EXERCISE:
Of the material below, the lines to be retyped are those from the line containing "Turn this picture of an object into a standalone" through the line containing "import math", inclusive; reproduce them exactly.
####
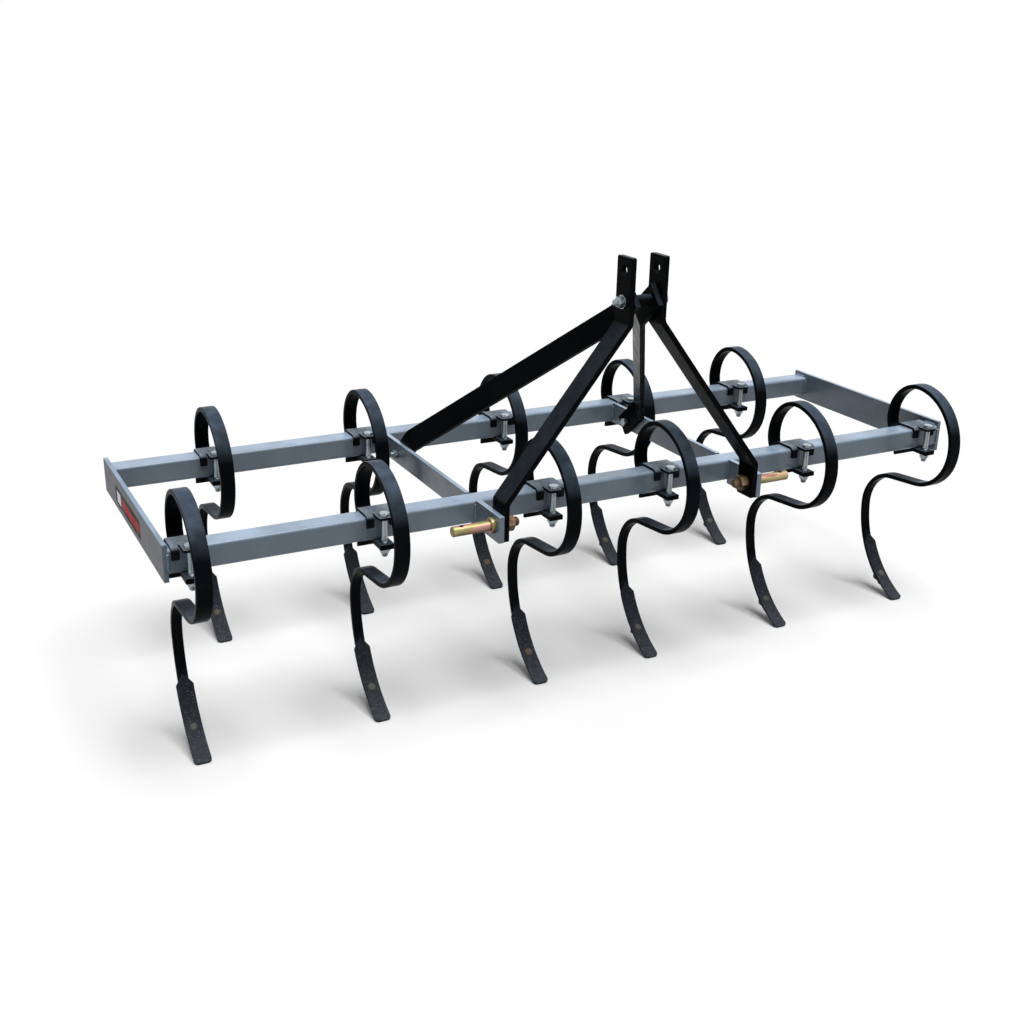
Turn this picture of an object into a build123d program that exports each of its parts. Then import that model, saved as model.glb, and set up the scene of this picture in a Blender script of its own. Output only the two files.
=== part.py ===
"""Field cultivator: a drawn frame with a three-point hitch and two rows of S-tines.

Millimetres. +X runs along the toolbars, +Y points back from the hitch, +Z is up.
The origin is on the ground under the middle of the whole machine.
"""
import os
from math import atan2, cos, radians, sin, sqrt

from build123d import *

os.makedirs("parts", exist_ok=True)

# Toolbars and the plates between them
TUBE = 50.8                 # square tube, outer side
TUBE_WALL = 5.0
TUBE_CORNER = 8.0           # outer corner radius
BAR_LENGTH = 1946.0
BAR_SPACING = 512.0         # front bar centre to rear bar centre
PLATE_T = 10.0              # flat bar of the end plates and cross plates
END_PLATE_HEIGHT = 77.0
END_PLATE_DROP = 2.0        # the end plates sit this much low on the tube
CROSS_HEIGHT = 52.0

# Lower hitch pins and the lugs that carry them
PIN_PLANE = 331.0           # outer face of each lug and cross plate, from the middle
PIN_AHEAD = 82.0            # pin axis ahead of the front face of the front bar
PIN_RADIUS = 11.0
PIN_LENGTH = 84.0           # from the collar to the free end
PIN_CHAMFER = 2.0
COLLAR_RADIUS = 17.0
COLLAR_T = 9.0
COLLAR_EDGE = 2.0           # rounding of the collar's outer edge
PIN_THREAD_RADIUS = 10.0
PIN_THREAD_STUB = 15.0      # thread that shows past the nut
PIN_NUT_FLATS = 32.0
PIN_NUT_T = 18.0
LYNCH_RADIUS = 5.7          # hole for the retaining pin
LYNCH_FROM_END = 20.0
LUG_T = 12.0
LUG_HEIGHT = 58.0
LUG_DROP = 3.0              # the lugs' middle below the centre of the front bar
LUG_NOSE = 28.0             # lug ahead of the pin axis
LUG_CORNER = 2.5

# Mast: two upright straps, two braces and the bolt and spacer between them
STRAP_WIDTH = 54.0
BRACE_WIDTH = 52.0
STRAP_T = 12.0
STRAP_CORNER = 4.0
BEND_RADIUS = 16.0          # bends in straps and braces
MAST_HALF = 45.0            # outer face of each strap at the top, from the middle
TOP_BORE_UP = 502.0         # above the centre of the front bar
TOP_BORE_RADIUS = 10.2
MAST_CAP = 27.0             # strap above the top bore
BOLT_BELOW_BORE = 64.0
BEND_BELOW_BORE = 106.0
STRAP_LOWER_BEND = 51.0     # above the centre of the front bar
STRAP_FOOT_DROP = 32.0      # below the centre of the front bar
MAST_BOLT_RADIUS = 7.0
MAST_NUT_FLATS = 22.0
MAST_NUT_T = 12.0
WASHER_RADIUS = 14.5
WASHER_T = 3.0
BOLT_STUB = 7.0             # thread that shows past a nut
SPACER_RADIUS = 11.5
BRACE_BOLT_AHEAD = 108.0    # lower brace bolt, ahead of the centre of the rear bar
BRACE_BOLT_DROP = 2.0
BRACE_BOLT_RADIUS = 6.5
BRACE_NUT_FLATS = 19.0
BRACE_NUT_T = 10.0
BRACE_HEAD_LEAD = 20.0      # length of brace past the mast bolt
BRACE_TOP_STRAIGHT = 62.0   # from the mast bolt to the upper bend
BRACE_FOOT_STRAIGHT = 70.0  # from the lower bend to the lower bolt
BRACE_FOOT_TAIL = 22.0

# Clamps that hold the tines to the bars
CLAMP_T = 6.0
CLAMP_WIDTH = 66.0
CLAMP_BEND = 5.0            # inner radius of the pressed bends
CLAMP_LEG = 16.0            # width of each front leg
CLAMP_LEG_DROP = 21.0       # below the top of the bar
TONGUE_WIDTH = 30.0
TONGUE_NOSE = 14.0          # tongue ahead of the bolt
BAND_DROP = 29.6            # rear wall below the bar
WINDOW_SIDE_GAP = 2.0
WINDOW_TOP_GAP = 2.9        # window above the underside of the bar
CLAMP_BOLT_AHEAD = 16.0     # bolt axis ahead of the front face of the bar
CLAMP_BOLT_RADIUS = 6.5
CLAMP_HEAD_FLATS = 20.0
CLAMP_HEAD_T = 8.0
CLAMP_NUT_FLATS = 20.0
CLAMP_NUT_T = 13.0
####
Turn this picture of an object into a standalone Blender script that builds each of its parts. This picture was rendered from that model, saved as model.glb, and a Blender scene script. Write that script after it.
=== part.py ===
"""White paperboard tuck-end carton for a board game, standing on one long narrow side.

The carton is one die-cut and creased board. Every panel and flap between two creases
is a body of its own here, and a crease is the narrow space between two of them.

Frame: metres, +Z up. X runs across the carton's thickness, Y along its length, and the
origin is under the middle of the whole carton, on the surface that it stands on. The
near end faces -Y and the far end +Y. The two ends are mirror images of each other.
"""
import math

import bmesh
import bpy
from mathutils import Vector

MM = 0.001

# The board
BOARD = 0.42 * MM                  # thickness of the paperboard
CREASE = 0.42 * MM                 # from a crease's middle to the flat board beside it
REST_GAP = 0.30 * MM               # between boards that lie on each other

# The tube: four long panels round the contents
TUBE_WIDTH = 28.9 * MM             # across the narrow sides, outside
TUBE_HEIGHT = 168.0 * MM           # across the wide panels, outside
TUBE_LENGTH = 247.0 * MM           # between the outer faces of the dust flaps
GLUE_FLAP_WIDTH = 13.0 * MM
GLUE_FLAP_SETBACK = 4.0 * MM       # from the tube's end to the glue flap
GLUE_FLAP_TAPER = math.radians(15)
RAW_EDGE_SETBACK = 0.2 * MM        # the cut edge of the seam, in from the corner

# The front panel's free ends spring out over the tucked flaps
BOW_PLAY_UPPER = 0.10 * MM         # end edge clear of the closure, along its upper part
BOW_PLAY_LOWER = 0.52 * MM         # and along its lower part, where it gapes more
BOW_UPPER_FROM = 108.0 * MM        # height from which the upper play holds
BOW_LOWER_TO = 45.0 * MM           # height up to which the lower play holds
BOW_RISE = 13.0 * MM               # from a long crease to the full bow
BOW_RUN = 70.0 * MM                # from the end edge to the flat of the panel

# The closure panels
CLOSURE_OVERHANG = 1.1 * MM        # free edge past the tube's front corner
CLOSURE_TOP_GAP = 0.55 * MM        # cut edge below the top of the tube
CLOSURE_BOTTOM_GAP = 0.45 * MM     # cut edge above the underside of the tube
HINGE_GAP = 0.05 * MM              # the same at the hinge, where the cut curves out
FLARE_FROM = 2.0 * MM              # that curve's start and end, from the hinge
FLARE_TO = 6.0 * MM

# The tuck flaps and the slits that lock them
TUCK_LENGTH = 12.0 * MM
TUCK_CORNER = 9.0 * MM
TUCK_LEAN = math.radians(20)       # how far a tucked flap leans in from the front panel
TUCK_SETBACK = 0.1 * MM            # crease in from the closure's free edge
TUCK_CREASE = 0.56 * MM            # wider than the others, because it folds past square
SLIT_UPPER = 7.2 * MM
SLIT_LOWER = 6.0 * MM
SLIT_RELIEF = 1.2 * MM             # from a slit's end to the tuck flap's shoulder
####
EXPECTED ANSWER:
Turn this picture of an object into a standalone Blender script that builds each of its parts. This picture was rendered from that model, saved as model.glb, and a Blender scene script. Write that script after it.
=== part.py ===
"""White paperboard tuck-end carton for a board game, standing on one long narrow side.

The carton is one die-cut and creased board. Every panel and flap between two creases
is a body of its own here, and a crease is the narrow space between two of them.

Frame: metres, +Z up. X runs across the carton's thickness, Y along its length, and the
origin is under the middle of the whole carton, on the surface that it stands on. The
near end faces -Y and the far end +Y. The two ends are mirror images of each other.
"""
import math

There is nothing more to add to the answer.